**What you need to do**: Copy out exactly the lines from the first line of the material below through the line containing "return np.stack([x, radius", and nothing beyond them.
----- Information shown
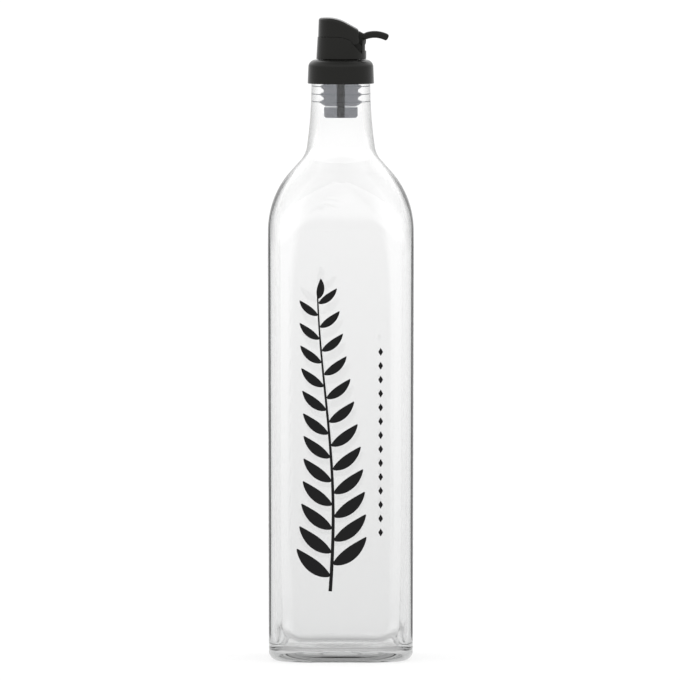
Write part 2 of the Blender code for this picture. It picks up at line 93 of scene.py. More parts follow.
class Node(Enum):
    """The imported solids."""

    GLASS = "bottle_glass"
    COLLAR = "pour_collar"
    HOUSING = "spout_housing"
    HOOD = "flip_hood"
    STOPPER = "stopper"
    TUBE = "air_tube"


class Slot(Enum):
    """The record's material slots."""

    GLASS = "clear_glass"
    PLASTIC = "black_plastic"
    STOPPER = "grey_stopper"
    TUBE = "dark_tube"


class Join(Enum):
    """How the first and last rings of a surface are closed."""

    POLES = "poles"
    RING = "ring"


# Shapes


def smoothstep(value: np.ndarray, low: float, high: float) -> np.ndarray:
    """A smooth S: 3 s^2 - 2 s^3, with s the clipped share of the way from low to high."""
    share = np.clip((np.asarray(value, float) - low) / (high - low), 0.0, 1.0)
    return share * share * (3.0 - 2.0 * share)


def soft_min(first: np.ndarray, second: np.ndarray, width: float) -> np.ndarray:
    """The smaller of two values, rounded over a width: -w log(exp(-a / w) + exp(-b / w))."""
    gap = np.abs(first - second) / width
    return np.minimum(first, second) - width * np.log1p(np.exp(-gap))


def arc(centre: tuple[float, float], radius: float, start: float, end: float, steps: int) -> np.ndarray:
    """An arc's steps + 1 points, with its angles in radians from the first axis."""
    angle = np.linspace(start, end, steps + 1)
    return np.stack([centre[0] + radius * np.cos(angle), centre[1] + radius * np.sin(angle)], axis=1)


def bend(t: Number, start: np.ndarray, pull: np.ndarray, end: np.ndarray) -> np.ndarray:
    """The quadratic curve (1-t)^2 A + 2t(1-t) C + t^2 B from start A to end B, pulled to C."""
    return (1 - t) ** 2 * start + 2 * t * (1 - t) * pull + t**2 * end


def level_ring(centre: Number, radius: Number, turn: np.ndarray, height: Number) -> np.ndarray:
    """Points (centre + r cos a, r sin a, height) of a level ring."""
    x = centre + radius * np.cos(turn)
    return np.stack([x, radius * np.sin(turn), np.broadcast_to(height, x.shape)], axis=-1)


def side_on(flat: np.ndarray, y: np.ndarray) -> np.ndarray:
    """Points (x, y, z) from flat (x, z) points and their y."""
    return np.stack([flat[..., 0], np.broadcast_to(y, flat.shape[:-1]), flat[..., 1]], axis=-1)


def soften(outline: np.ndarray, cut: float, steps: int = 4) -> np.ndarray:
    """Rounds the corners of a closed outline.

    Each corner pulls a bend between two points that lie on its edges at the cut's
    distance, or at under half of a short edge.

    Args:
        outline: Corners in order, shape (n, 2).
        cut: Distance from each corner to where its rounding starts.
        steps: Spans in each rounding.

    Returns:
        Points of shape (n * (steps + 1), 2).
    """
    sides = []
    for shift in (1, -1):
        run = np.roll(outline, shift, axis=0) - outline
        length = np.linalg.norm(run, axis=1, keepdims=True)
        sides.append(outline + run / length * np.minimum(cut, 0.45 * length))
    t = np.linspace(0.0, 1.0, steps + 1)[None, :, None]
    return bend(t, sides[0][:, None], outline[:, None], sides[1][:, None]).reshape(-1, 2)


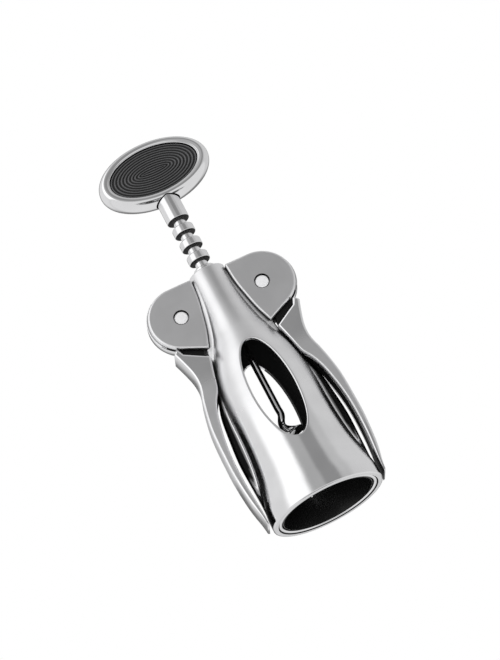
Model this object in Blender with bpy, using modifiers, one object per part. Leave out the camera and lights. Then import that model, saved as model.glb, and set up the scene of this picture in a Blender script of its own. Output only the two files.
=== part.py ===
"""Winged corkscrew, standing on the mouth of its bell with both wings down.

Metres, +Z up. The origin is the centre of the mouth, on the plane that the rim stands on.
+X points to the right wing, and -Y to the front that shows the window.
"""
import bmesh
import bpy
from math import ceil, cos, floor, pi, radians, sin, tan
from mathutils import Matrix, Vector

# Bell: a turned casting, with the neck on top and the mouth at the bottom
BELL_HEIGHT = 0.100
MOUTH_RADIUS = 0.0215
BELL_WALL = 0.0019
# Height and radius of the outer profile, as shares of the bell's height and the mouth's radius
BELL_PROFILE_SHARES = (
    (0.010, 1.000), (0.056, 0.994), (0.118, 0.944), (0.194, 0.884), (0.270, 0.847), (0.364, 0.823),
    (0.445, 0.809), (0.525, 0.767), (0.600, 0.698), (0.660, 0.605), (0.704, 0.525), (0.743, 0.461),
    (0.807, 0.395), (0.865, 0.354), (0.920, 0.332), (0.980, 0.322),
)
RIM_FILLET = 0.0005
NECK_LIP_FILLET = 0.0006

# Windows in the front and the back of the bell
WINDOW_HALF_WIDTH = 0.0080
WINDOW_HALF_HEIGHT = 0.0212
WINDOW_CENTRE_SHARE = 0.435

# Bright ring and black liner in the mouth
SEAT_GAP = 0.0003
RING_HEIGHT = 0.0060
RING_WALL = 0.0013
RING_RECESS = 0.0002
LINER_HEIGHT = 0.0200
LINER_WALL = 0.0016
LINER_LIP_HEIGHT = 0.0070
LINER_LIP_WALL = 0.0004
LINER_TAPER = 0.0009
STOP_THICKNESS = 0.0020
STOP_HOLE_RADIUS = 0.0120

# Rack: ring teeth on a round rod, with a plain collar under the handle
RACK_ROOT_RADIUS = 0.0024
RACK_RING_RADIUS = 0.00412
RACK_RING_HEIGHT = 0.00335
RACK_PITCH = 0.0062
RACK_RING_CHAMFER = 0.00035
RACK_TOP_HEIGHT = 0.1236
RACK_TAIL = 0.0030
RACK_REACH_BELOW_PIN = 0.0090
COLLAR_RADIUS = 0.00435
COLLAR_CHAMFER = 0.0004
COLLAR_BITE = 0.0032

# Worm: a wire that leaves the axis and winds down to its point
WORM_WIRE_RADIUS = 0.0013
WORM_COIL_RADIUS = 0.0039
WORM_PITCH = 0.0100
WORM_TIP_HEIGHT = 0.0055
WORM_TURNS = 2.5
WORM_FLARE_TURNS = 1.05
WORM_POINTS_PER_TURN = 18
WORM_POINT_TURNS = 0.45
WORM_POINT_SHARE = 0.12
WORM_SOCKET_DEPTH = 0.0120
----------
**Exercise answer**:
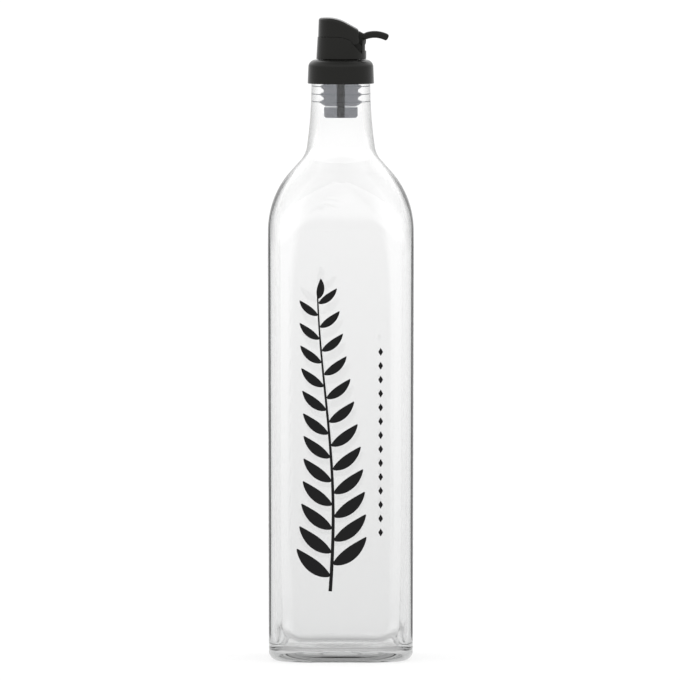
Write part 2 of the Blender code for this picture. It picks up at line 93 of scene.py. More parts follow.
class Node(Enum):
    """The imported solids."""

    GLASS = "bottle_glass"
    COLLAR = "pour_collar"
    HOUSING = "spout_housing"
    HOOD = "flip_hood"
    STOPPER = "stopper"
    TUBE = "air_tube"


class Slot(Enum):
    """The record's material slots."""

    GLASS = "clear_glass"
    PLASTIC = "black_plastic"
    STOPPER = "grey_stopper"
    TUBE = "dark_tube"


class Join(Enum):
    """How the first and last rings of a surface are closed."""

    POLES = "poles"
    RING = "ring"


# Shapes


def smoothstep(value: np.ndarray, low: float, high: float) -> np.ndarray:
    """A smooth S: 3 s^2 - 2 s^3, with s the clipped share of the way from low to high."""
    share = np.clip((np.asarray(value, float) - low) / (high - low), 0.0, 1.0)
    return share * share * (3.0 - 2.0 * share)


def soft_min(first: np.ndarray, second: np.ndarray, width: float) -> np.ndarray:
    """The smaller of two values, rounded over a width: -w log(exp(-a / w) + exp(-b / w))."""
    gap = np.abs(first - second) / width
    return np.minimum(first, second) - width * np.log1p(np.exp(-gap))


def arc(centre: tuple[float, float], radius: float, start: float, end: float, steps: int) -> np.ndarray:
    """An arc's steps + 1 points, with its angles in radians from the first axis."""
    angle = np.linspace(start, end, steps + 1)
    return np.stack([centre[0] + radius * np.cos(angle), centre[1] + radius * np.sin(angle)], axis=1)


def bend(t: Number, start: np.ndarray, pull: np.ndarray, end: np.ndarray) -> np.ndarray:
    """The quadratic curve (1-t)^2 A + 2t(1-t) C + t^2 B from start A to end B, pulled to C."""
    return (1 - t) ** 2 * start + 2 * t * (1 - t) * pull + t**2 * end


def level_ring(centre: Number, radius: Number, turn: np.ndarray, height: Number) -> np.ndarray:
    """Points (centre + r cos a, r sin a, height) of a level ring."""
    x = centre + radius * np.cos(turn)
    return np.stack([x, radius * np.sin(turn), np.broadcast_to(height, x.shape)], axis=-1)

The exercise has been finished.